Hemos visto estos días cómo el presidente del Tribunal Supremo se disculpaba ante la opinión pública por haber gestionado mal la sentencia sobre las hipotecas mientras Rodrigo Rato pedía perdón «a la sociedad» por los hechos que le han llevado a la cárcel. Esto ha generado en algunos medios debates sobre el perdón. Se han recuperado las palabras del Rey Juan Carlos («me he equivocado, no volverá a ocurrir») pronunciadas tras su famosa cacería y, en clave local, puede recordarse la exigencia hecha por Lorena Milvaques al PP de Arturo Torró para que el exalcalde y su partido pidieran perdón por la desastrosa gestión económica llevada a cabo durante el mandato anterior. Petición que el PP local no atendió porque todavía niega cualquier clase de responsabilidad sobre la colosal deuda que dejó a los ciudadanos.

El del perdón político o institucional, en España, es un debate estéril, porque enmascara el mucho más urgente y necesario sobre la responsabilidad que el regeneracionismo político nunca ha emprendido a fondo ni con orden. Si se compromete a veces con sus principios declarados también lo hace desde una discrecionalidad que ha limitado su crédito. No es un caso que solo afecte a Ciudadanos, sino un problema transversal de la política española que es importante subrayar porque la oleada reformista, que tanto prometía y a la que tantos se sumaron, está funcionando más como un parche que como un revulsivo real de las peores costumbres del pasado.

No se trata de crear una doctrina de hierro que coartaría la necesaria flexibilidad de la política una vez roto el bipartidismo, situación que obliga a pactos, sino de asumir como una cuestión de Estado una serie de supuestos no negociables en relación con la idea de responsabilidad política que todavía siguen sin resolverse. Supuestos que, para empezar, habrían impedido la investidura de Mariano Rajoy. Es imposible crear una cultura democrática solvente sin escenificar claramente la idea de responsabilidad cuando imperativamente lo exijan las circunstancias. Sin embargo, las rápidas dimisiones de Màxim Huerta o de Carmen Montón, han sido señaladas más como defectos del ejecutivo de Pedro Sánchez que como un saludable cambio de costumbres políticas por el mismo partido que, en Gandia, mantiene en sus cargos a Guillermo Barber, responsable del aumento en 140 millones de la deuda municipal, o a Víctor Soler, para quien la UCO pedía hace casi dos años su procesamiento por fraude, cohecho y malversación de caudales públicos por su vinculación con el caso Púnica. Ahora uno y otro compiten por ver quién será el candidato a la alcaldía en las próximas elecciones municipales, y a la dirección del PP valenciano todo eso le parece normal, decente, presentable, lo que merecemos los ciudadanos.

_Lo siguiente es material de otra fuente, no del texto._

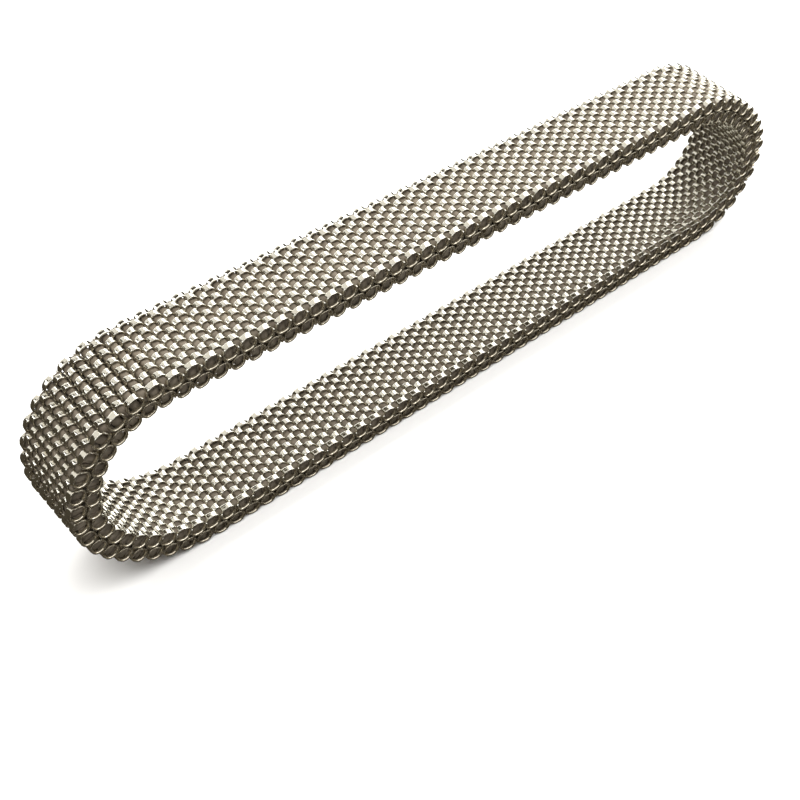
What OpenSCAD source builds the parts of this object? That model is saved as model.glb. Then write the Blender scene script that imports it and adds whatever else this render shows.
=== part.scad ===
// Endless mesh bracelet of woven wire, lying on its long side as a flattened loop.
// X runs along the loop, Y across the band and Z up from the surface that it lies on.

/* [Weave] */
// Spacing of the rings along the middle of the band
ring_pitch = 1.7; // [1.4:0.05:2.1]
// Number of rings round the loop
ring_count = 110; // [100:1:124]
// Spacing of one coil's turns, measured across the band
turn_pitch = 1.13; // [0.9:0.01:1.4]
// Number of turns in each coil
turn_count = 7; // [5:1:11]
// Thickness of the band between its inner and outer faces
band_t = 3; // [2.2:0.1:3.6]
// Flat that is pressed on each coil, measured along the band
coil_flat = 0.7; // [0.4:0.05:0.8]
// Depth of the notch between two rings at the band's edges
notch_depth = 0.6; // [0.3:0.05:0.9]

/* [Loop] */
// Overall height of the loop where its low end meets the upper run
low_end_h = 20.5; // [16:0.1:26]
// Slope of the upper run, in degrees, rising to the high end
run_slope = 2; // [0:0.25:4]

/* [Hidden] */

// Columns of the bend tables. A bend is a chain of arcs in the order that the loop passes them, and a
// radius is a share of the height that the bend climbs. The last arc takes the turn that is left.
RADIUS = 0;
TURN = 1;
LOW_BEND = [[0.384, 122.4], [1.037, 22.9], [0.640, 0]];
HIGH_BEND = [[0.409, 72.3], [0.484, 48.9], [0.644, 0]];

// Columns of a coil's outline: place along the band as a share of the ring pitch, and share of the notch
ALONG = 0;
SUNK = 1;
flat_half = coil_flat / ring_pitch / 2;
COIL_OUTLINE = [[-0.5, 1], [-flat_half, 0], [flat_half, 0]];

// Place of the first ring past the start of the lower run, as a share of the ring pitch
first_ring = 0.87;

band_w = turn_count * turn_pitch;
loop_l = ring_count * ring_pitch;
low_rise = low_end_h - band_t;
low_turn = 180 - run_slope;
high_turn = 180 + run_slope;

function total(v, i = 0) = i == len(v) ? 0 : v[i] + total(v, i + 1);
function turn_before(bend, i) = i == 0 ? 0 : turn_before(bend, i - 1) + bend[i - 1][TURN];
function turn_of(bend, i, whole) = i == len(bend) - 1 ? whole - turn_before(bend, i) : bend[i][TURN];

// What a bend that starts at a heading climbs, for its radii as they stand in the table
function climb(bend, whole, heading) = abs(total([for (i = [0 : len(bend) - 1])
    let (a = heading + turn_before(bend, i), b = a + turn_of(bend, i, whole))
    bend[i][RADIUS] * (cos(a) - cos(b))]));
// How far along X a bend reaches, and how long it is, as shares of its climb
function advance(bend, whole, heading) = total([for (i = [0 : len(bend) - 1])
    let (a = heading + turn_before(bend, i), b = a + turn_of(bend, i, whole))
    bend[i][RADIUS] * (sin(b) - sin(a))]) / climb(bend, whole, heading);
function arc_length(bend, whole, heading) = total([for (i = [0 : len(bend) - 1])
    bend[i][RADIUS] * turn_of(bend, i, whole) * PI / 180]) / climb(bend, whole, heading);

low_x = advance(LOW_BEND, low_turn, 0);
low_l = arc_length(LOW_BEND, low_turn, 0);
high_x = advance(HIGH_BEND, high_turn, low_turn);
high_l = arc_length(HIGH_BEND, high_turn, low_turn);

// The two straight runs close the loop at its full length
upper_run = (loop_l - (low_l - low_x + high_l - high_x) * low_rise)
    / (1 + cos(run_slope) + (high_l - high_x) * sin(run_slope));
high_rise = low_rise + upper_run * sin(run_slope);
lower_run = loop_l - low_l * low_rise - upper_run - high_l * high_rise;

// Each stretch of the loop is a length and a radius, with a radius of 0 for a straight run
function bend_arcs(bend, whole, heading, rise) = [for (i = [0 : len(bend) - 1])
    let (r = bend[i][RADIUS] * rise / climb(bend, whole, heading))
    [r * turn_of(bend, i, whole) * PI / 180, r]];
STRETCHES = concat([[lower_run, 0]], bend_arcs(LOW_BEND, low_turn, 0, low_rise),
                   [[upper_run, 0]], bend_arcs(HIGH_BEND, high_turn, low_turn, high_rise));

// Place and heading at a length s along a stretch
function moved(place, s, r) = let (p = place[0], h = place[1])
    r == 0 ? [p + s * [cos(h), sin(h)], h]
    : let (b = h + s / r * 180 / PI) [p + r * [sin(b) - sin(h), cos(h) - cos(b)], b];
function stretch_starts(place, i = 0) = i == len(STRETCHES) ? []
    : concat([place], stretch_starts(moved(place, STRETCHES[i][0], STRETCHES[i][1]), i + 1));
STARTS = stretch_starts([[0, band_t / 2], 0]);
function loop_place(s, i = 0) = s > STRETCHES[i][0] && i < len(STRETCHES) - 1
    ? loop_place(s - STRETCHES[i][0], i + 1) : moved(STARTS[i], s, STRETCHES[i][1]);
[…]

Es enormemente importante que las instituciones funcionen como en esos países que se utilizan siempre como modelos de referencia pero a los que no se hace caso a la hora de asumir responsabilidades. La frase anterior no es de cosecha propia, fue pronunciada por Felipe González en 1980 durante la moción de censura (entonces las mociones no eran ilegítimas) al gobierno de la UCD de Adolfo Suárez. Si la reproducimos es porque sirve para visualizar qué poco ha progresado la clase política española en materia de responsabilidad en 40 años de democracia. Todavía seguimos esquivando el espejo europeo, y hasta los escasos avances logrados en ese sentido se desprecian desde una derecha radical cuyas relaciones con la noción de responsabilidad, las evidencias y los hechos son sencillamente grotescas.

En política, o desde las instituciones, pedir perdón puede cumplir una función benéfica, simbólica y estética, pero solo como complemento de un sentido de la responsabilidad ampliamente asumido, cultural, que en España no existe. Las excusas públicas de Rato, aunque sean sinceras (no hay modo de saber si lo son), en ese sentido resultan irrelevantes y las disculpas del presidente del Tribunal Supremo no proceden, menos aún cuando el problema que las ha motivado no se ha resuelto. Si confundimos conceptos y prioridades pronto los muchos irresponsables que aún nos rodean podrían comenzar a considerar las grandes ventajas que ofrece el discurso del perdón para no asumir nunca errores, por gruesos que sean o por caros que les hayan costado a los ciudadanos. ¿Perdón? No, gracias. Nos deben ustedes 40 años de responsabilidades despilfarradas y ya no nos queda corazón.